The union of tacos, tortas and pupusas absorb the menu at Uno Mas Taqueria Y Cantina, a duo of festive taquerias, with outposts in Platt Park and Alamo Placita. Owner Patrick Mangold-White subscribes to a garden-to-plate/farm-to-table philosophy, unearthing seasonal produce from his own gardens, greenhouse and farmland and sourcing his chicken, pork and beef from Colorado farmers. The pork belly tacos, rubbed with coffee and ancho chiles, will dare you to order another, while the beef tongue tacos, punctuated with jalapenos and tomatoes, drizzled with Mexican crema and dotted with crumbled cotija cheese, are in step with the adventurous tastes of the neighborhood. Craft beers and a collection of more than 70 tequilas provide requisite lubrication.
Garibaldi, its white walls decorated with graffitied, hand-written notes, including several that extol the virtues of the spot’s tacos, huaraches, cactus paddle rellenos, gorditas and carnitas, is the only Mexican joint in town that’s attached to a Conoco station. As well, the Englewood pitstop may be the only place in the metro area where you can eat a Yucatán-inspired queka, a quesadilla made with fresh masa that’s fried and glutted with white cheese, epazote and chicharrons, crunchy chunks of fried pigskin. The expansive menu shows reverence for quality ingredients, tradition and passion, and the food, deep in flavor, is some of the most rhapsodic in the city.
Foodwise, the most compelling reason to make the jaunt to Golden, the town that gave us Coors Brewery (and the scent of roasted malt in the air) is Xicamiti (pronounced Chee-ka-me-tee) La Taqueria Bistro, a turquoise-hued restaurant whose shrine to mezcal—a triangular wooden display complete with Day of the Dead skulls and skeletons—is reason enough to fight for a parking place and, quite possibly, a table.

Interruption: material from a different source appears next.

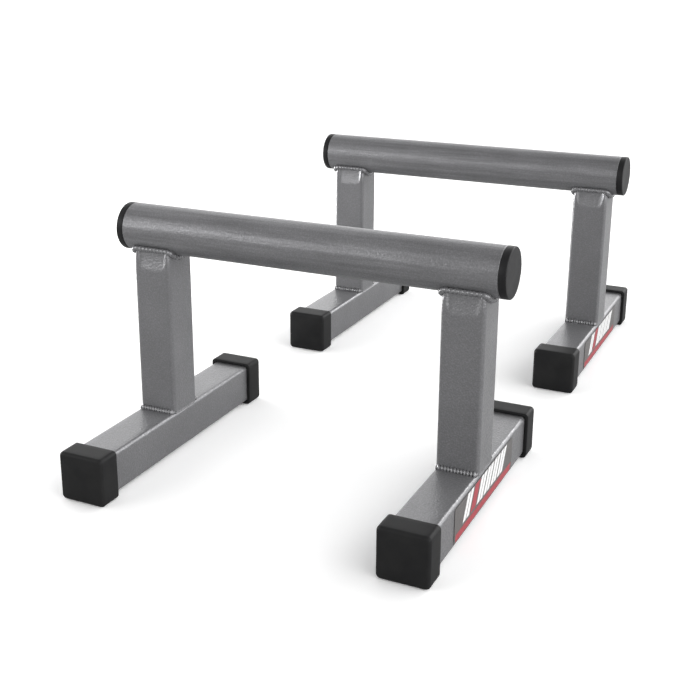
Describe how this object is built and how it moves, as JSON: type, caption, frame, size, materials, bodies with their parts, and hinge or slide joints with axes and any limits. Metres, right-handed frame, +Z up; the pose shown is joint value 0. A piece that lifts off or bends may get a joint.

This is a quirky place, and if it’s not terribly busy, it’s possible that you’ll hear a dissertation from your server about owner Walter Meza and his unwavering obsession for the cooking of Mexico. But when you taste Meza’s street tacos plumped with grilled poblano peppers and corn, onions and molten white cheese, you understand what the fuss is about. And when you take the first bite of his savory corn flan with fresh berries, it’ll become more than a fetish.